I wouldn’t skip breakfast if it looked like this. Love it! Reminds me of this great blog: Simply Breakfast.


I'll have some clouds and fruits to drink, please.

Or just fruit...

or perhaps some toffee caramel and chocolate milk! Oh my!

or a smoothie for autumn made with damsons (plum), blackberries and apples.

Desserts and Other Scrummy Things

Scrummy may be the only word delicious enough to describe "Crazy Chocolate Overload."

Beautiful tarts...

and Serious desserts in actual crockery!

And these decadent desserts with toppings and swirls. I'll take a scoop of strawberries & cream pavlova ice cream.

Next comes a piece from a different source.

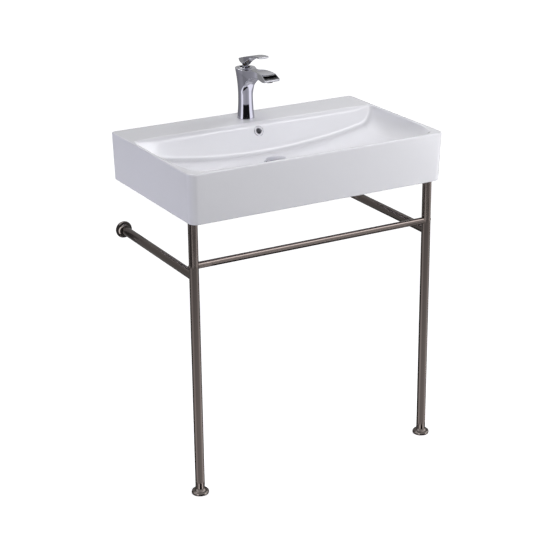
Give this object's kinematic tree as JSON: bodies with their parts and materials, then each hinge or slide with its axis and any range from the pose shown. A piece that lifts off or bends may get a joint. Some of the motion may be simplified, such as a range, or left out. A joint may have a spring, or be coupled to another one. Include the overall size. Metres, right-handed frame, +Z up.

And finally, we'll top it off with toffee probiotic yogurt or a bit of Christmas pudding lakemead yogurt.

And, we're full.

Tuesday, March 2, 2010

One Word Wednesday...Retro

Last weekend, a friend of mine, Jones, was going to a fabulous Mad Men cocktail party and needed a retro recipe for the party. So, what's a girl to do but pull out my trusty reproduction copy of 1950 Betty Crocker Cookbook. A quick perusal of the appetizer section and I was reminded that the 1950s was not known for it's food, in fact, I hypothesize that this may be why the cocktails were so strong!

I found a recipe for Jones that I thought might be just the thing: Flaming Cabbage. This recipe, which was "an exciting, spectacular feature at a cocktail party of Mr. and Mrs. Phil Hindley's charming home, Oakland, California." was expertly made by Jones complete with hollowed out cabbage, sterno, cocktail weenies and pimento olives. Not only is it a centerpiece for the appetizer table (see photo above), but it's interactive as guests are to roast their cocktail weenies over the flame. Apparently it was quite a hit. Thanks, Jones, for sharing the photo and the story!

Have you ever made a fun retro recipe? We'd love to know.